Complete the creation of the storage by confirming (F8).
Redshift storage
The AWS Redshift storage is created in a similar way as the process of setting up the S3 storage with different settings:
Entries explained:
- Storage ID – Name of the storage
- Storage Type – Choose REDSHIFT storage type
- Description – Extended description of the storage for easier identification
- Database Name – Name of DB in Redshift cluster
- Schema Name – Name of the schema (normally is public)
- Redshift host – Redshift server hosting the Redshift service
- Port – Redshift port hosting the Redshift service
- Username – Redshift user created in Redshift user group
- Password for JDBC connection
- Java connector RFC – AWS RFC destination (you may use the same one as for S3 storage)
- Driver engine – Use REDSHIFT
- Driver Classname – Classname of the driver used for loading (recent version is com.amazon.redshift.jdbc41.Driver)

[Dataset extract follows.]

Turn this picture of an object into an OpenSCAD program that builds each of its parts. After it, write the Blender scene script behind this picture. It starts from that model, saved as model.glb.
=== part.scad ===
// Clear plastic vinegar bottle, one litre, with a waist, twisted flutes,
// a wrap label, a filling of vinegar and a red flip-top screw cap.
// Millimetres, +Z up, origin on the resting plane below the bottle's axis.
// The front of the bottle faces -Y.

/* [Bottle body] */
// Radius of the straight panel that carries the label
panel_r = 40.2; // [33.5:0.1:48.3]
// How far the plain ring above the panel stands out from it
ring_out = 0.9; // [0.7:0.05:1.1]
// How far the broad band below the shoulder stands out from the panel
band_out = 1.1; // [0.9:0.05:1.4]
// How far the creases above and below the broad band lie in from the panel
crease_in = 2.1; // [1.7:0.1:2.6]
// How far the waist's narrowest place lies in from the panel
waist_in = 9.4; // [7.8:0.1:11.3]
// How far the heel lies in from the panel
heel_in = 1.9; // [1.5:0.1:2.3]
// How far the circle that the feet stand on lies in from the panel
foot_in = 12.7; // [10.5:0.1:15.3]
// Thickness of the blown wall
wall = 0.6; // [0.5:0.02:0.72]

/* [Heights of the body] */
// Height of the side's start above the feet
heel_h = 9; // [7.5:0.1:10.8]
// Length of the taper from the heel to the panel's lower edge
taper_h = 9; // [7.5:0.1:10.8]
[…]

- Driver path – Logical name of the driver file
- JDBC Login TimeOut in Seconds – Threshold for JDBC timeout
- Password for JDBC Connection is Hashed – If checked, enter a hashed password. Use instructions in S3/Redshift Storage Setup Password hash generator to generate a hash.

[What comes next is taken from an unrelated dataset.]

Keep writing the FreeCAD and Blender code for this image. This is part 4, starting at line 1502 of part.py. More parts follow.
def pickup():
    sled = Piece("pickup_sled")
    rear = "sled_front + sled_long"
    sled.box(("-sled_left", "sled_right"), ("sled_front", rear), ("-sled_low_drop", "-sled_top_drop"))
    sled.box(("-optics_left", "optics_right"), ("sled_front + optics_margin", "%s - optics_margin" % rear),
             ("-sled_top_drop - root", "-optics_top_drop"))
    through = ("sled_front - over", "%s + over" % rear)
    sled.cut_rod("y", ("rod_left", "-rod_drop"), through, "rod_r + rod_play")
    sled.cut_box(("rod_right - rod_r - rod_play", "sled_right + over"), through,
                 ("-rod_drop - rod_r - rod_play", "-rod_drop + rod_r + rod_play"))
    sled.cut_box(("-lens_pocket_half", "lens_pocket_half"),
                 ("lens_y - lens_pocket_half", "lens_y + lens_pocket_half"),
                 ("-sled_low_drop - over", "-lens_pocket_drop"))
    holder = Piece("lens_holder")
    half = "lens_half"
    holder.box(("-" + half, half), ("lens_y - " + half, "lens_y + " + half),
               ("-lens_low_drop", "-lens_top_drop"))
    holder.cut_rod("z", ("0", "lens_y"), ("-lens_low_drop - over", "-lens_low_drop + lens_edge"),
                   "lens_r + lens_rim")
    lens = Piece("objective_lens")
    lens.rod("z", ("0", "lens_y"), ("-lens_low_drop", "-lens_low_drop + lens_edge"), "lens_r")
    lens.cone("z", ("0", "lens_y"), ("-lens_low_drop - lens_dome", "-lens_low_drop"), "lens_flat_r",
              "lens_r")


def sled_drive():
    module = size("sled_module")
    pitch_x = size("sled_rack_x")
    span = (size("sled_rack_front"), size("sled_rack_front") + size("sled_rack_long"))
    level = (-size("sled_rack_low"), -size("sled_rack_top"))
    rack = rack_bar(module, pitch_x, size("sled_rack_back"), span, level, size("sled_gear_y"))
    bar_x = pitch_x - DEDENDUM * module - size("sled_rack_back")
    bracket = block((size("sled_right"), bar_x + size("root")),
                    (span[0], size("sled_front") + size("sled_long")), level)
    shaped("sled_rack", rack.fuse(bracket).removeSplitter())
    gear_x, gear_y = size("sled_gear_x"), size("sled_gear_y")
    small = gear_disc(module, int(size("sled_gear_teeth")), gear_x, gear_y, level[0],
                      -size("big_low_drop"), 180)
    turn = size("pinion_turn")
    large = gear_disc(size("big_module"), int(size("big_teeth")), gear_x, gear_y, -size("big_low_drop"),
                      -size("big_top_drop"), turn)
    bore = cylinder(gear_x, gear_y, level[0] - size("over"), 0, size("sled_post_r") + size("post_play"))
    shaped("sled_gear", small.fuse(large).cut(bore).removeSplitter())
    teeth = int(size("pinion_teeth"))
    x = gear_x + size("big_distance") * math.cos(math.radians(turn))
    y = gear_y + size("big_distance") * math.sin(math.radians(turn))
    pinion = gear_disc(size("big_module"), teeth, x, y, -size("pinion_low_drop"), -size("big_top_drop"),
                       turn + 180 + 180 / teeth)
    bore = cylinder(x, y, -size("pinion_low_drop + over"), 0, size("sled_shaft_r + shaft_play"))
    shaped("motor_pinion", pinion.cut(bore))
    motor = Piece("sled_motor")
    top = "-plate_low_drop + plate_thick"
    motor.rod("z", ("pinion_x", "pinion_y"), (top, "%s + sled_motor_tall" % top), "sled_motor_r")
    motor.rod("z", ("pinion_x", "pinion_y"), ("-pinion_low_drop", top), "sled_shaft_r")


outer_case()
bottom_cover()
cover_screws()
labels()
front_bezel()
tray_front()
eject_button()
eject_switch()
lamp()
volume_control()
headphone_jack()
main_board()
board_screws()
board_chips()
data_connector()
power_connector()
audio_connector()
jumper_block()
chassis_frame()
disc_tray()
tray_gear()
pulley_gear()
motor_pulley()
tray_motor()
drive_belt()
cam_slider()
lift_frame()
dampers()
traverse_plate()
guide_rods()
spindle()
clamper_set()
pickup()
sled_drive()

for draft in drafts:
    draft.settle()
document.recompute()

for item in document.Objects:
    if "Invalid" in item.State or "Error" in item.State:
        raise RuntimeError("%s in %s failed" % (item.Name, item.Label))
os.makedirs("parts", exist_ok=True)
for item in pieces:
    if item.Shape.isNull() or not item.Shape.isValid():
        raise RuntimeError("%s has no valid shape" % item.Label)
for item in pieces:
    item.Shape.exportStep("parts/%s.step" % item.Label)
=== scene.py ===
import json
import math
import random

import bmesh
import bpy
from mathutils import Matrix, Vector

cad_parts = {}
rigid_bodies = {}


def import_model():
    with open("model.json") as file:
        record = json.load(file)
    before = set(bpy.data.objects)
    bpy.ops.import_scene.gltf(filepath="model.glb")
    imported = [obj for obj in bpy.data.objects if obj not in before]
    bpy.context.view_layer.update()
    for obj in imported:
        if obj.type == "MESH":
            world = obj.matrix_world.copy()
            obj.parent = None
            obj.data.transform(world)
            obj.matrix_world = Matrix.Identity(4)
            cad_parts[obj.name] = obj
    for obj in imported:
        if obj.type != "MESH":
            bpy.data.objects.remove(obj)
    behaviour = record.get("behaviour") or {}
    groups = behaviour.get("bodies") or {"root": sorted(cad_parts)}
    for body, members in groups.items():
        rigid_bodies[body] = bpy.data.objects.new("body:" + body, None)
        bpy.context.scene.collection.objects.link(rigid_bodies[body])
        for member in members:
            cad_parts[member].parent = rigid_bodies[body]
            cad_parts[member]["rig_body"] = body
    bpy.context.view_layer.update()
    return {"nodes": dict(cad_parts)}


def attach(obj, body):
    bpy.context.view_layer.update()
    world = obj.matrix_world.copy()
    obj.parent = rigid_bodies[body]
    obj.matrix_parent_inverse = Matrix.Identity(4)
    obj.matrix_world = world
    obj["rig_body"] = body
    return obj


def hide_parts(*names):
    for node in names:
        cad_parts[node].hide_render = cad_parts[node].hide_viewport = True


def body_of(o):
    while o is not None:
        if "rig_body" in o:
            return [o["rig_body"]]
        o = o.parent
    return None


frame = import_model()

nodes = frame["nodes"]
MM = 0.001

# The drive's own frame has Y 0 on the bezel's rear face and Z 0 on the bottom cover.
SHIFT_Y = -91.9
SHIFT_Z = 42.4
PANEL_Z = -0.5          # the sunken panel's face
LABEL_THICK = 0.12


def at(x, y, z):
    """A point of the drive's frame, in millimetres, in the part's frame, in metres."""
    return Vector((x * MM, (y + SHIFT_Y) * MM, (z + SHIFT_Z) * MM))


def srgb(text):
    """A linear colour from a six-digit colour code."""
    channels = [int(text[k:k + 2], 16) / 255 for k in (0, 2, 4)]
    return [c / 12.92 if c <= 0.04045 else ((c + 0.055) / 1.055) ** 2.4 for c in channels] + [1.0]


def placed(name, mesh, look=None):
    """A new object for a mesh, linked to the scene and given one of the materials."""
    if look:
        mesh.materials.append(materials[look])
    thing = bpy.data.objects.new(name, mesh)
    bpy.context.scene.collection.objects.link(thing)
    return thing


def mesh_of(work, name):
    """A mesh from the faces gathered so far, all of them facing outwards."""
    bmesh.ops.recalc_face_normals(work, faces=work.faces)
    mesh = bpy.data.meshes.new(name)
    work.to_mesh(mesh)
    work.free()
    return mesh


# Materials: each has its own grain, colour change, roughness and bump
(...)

- Referenced Storage – Defines which S3 storage will be used by Redshift
- SSL Mode
- Enable SSL – Checked if SSL authentication should be used
Finish the creation of the storage by confirming (F8). If the SAP system is able to authenticate against AWS Redshift and receives the expected result of the SQL command 'use database', the creation of the storage is considered successful.